— Requirement —
Write the material out again in full, exactly.

BEGIN

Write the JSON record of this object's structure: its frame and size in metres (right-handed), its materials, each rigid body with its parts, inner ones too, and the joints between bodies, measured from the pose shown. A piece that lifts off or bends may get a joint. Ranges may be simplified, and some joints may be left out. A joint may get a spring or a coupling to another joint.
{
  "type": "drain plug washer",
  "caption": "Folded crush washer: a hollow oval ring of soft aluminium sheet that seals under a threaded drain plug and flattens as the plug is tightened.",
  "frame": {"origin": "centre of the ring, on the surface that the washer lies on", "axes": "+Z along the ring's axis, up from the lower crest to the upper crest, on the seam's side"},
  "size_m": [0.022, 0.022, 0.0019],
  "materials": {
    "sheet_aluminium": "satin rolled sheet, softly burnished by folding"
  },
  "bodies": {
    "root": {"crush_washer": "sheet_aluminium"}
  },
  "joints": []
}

END

— Answer for the task —
Write the JSON record of this object's structure: its frame and size in metres (right-handed), its materials, each rigid body with its parts, inner ones too, and the joints between bodies, measured from the pose shown. A piece that lifts off or bends may get a joint. Ranges may be simplified, and some joints may be left out. A joint may get a spring or a coupling to another joint.
{
  "type": "drain plug washer",
  "caption": "Folded crush washer: a hollow oval ring of soft aluminium sheet that seals under a threaded drain plug and flattens as the plug is tightened.",
  "frame": {"origin": "centre of the ring, on the surface that the washer lies on", "axes": "+Z along the ring's axis, up from the lower crest to the upper crest, on the seam's side"},
  "size_m": [0.022, 0.022, 0.0019],
  "materials": {
    "sheet_aluminium": "satin rolled sheet, softly burnished by folding"
  },
  "bodies": {
    "root": {"crush_washer": "sheet_aluminium"}
  },
  "joints": []
}